Macroscopic control: Initially, we proposed an analytical model to the joint vehicle multi-trajectory and signal optimization problem in the macroscopic level for two conflicting traffic approaches with an objective of simultaneously minimizing travel delay and fuel consumption (Soleimaniamiri et al., 2020). This analytical model can be solved to the exact optimum solution efficiently, is easy to scale up, and have a parsimonious model structure. This study not only provides managerial insights into the future pure-automated traffic environment, but also paves the way to the near-future mixed traffic scenario (e.g., with some adaptations to the proposed control strategy). This study modifies the original complex formulation in two ways. First, the vehicle trajectory shape is simplified into a piece-wise quadratic function with no more than five segments. Second, instead of using the highly non-linear instantaneous fuel consumption function, a simplified macroscopic measure is proposed to approximate fuel consumption as an analytical quadratic function of signal red interval. These simplifications provide elegant theoretical properties that enable solving an analytical exact solution to this complex problem with parsimonious analytical in-sights. Numerical examples revealed that the proposed model can significantly reduce travel delay and fuel consumption. Moreover, we conducted a set of numberical experiments to show that the presented algorithm is highly efficient and appropriate for real-world traffic applications.
Microscopic control: From the microscopic point of view, we proposed an optimization model to solve the exact optimal solution to the vehicle scheduling optimization problem at a general conflict area (i.e., the problem of allocating time to vehicles to pass the conflict area in a system-level fair manner) with the objective of minimizing total travel delay (Soleimaniamiri and Li., 2019). While most studies in this area are intended for a simple conflict area with two approaches (e.g., a one-way intersection) with identical vehicles, our proposed optimization model can handle any general conflict area and considers heterogeneous vehicle settings and value of times. We analysed the theoretical properties of the vehicle scheduling optimization problem and proposed a branch-and-bound algorithm featured with a novel set of valid cuts that dramatically reduce the solution space and make the proposed algorithm suitable for real-world applications. Numerical experiments are performed to evaluate the proposed control strategy and the algorithm performance, and to illustrate the application of this algorithm at a general conflict area. The experimental results show that the introduced set of valid cuts to the proposed branch-and-bound algorithm can significantly reduce the solution space of the vehicle scheduling optimization problem and consequently, much reduce the computational time of the proposed branch-and-bound algorithm. The comparison results also show that the coordination of vehicles with the proposed optimization model can significantly increase the capacity of the conflict area and reduce the vehicle travel time delay compared to existing well-known control strategies (e.g., stop signs and signals) while it is computationally tractable for real-world CAV applications. Currently, our lab aims to extend this research by proposing a machine learning technique to predict the optimal solution to the vehicle scheduling optimization problem in a much more efficient and scalable manner.

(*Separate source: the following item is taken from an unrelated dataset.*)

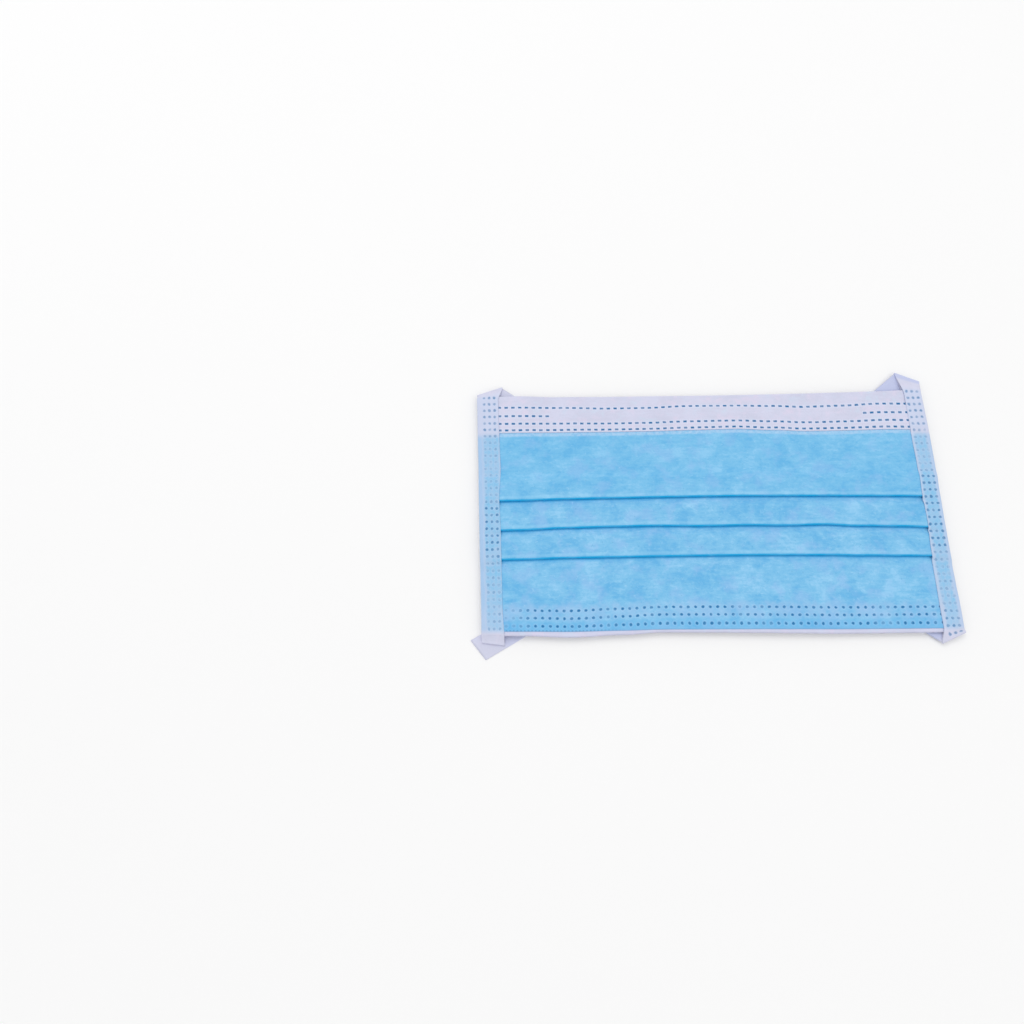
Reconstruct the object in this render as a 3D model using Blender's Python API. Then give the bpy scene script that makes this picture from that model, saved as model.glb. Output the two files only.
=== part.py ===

Applications and Simulations
Our research team has been working on multiple projects with FHWA on the CARMA eco-system development over the past few years. We helped FHWA develop freeway speed harmonization algorithms in CAMRA 2. Recently, we have been helping FHWA develop AMS simulation models for CAVs compatible with CARMA considering different cooperative behaviors:
Edge-computing-based cooperative control frameworks for arterials: In this project, we are developing the first set of CARMA use cases algorithms and support the relevant field experiments on TSMO applications at different forms of intersections. This project focuses on safely and efficiently controlling CARMA-equipped vehicles at arterials and has four main use cases, each of which focuses on a given specific scenario, i.e.,
Simulation of Mixed Traffic with Cooperative Lane Changes: Our research team proposed a mixed traffic simulation framework that integrates vehicle car-following (CF) and lane-changing (LC) movements in mixed traffic with CAVs of different cooperation behaviors. This framework is centered at a CAV LC model integrated with CF dynamics in mixed traffic. The model includes three key components: a CF component, an LC decision-making component, and an LC/LC abortion path generation and following component. The proposed CAV LC model was calibrated and validated by field data collected during a previous study (Wang et al., 2020). The model’s results well replicated the field observations. To demonstrate the applicability of the proposed model, the team implemented a case study of a segment of the I–75 freeway in the Tampa Bay area on the Vissim microsimulation platform. The case study drew a set of managerial insights into how different parameter settings impact the traffic performance including mobility and traffic stability, accounting for uncertain and varying technologies in the process of following CAV deployment.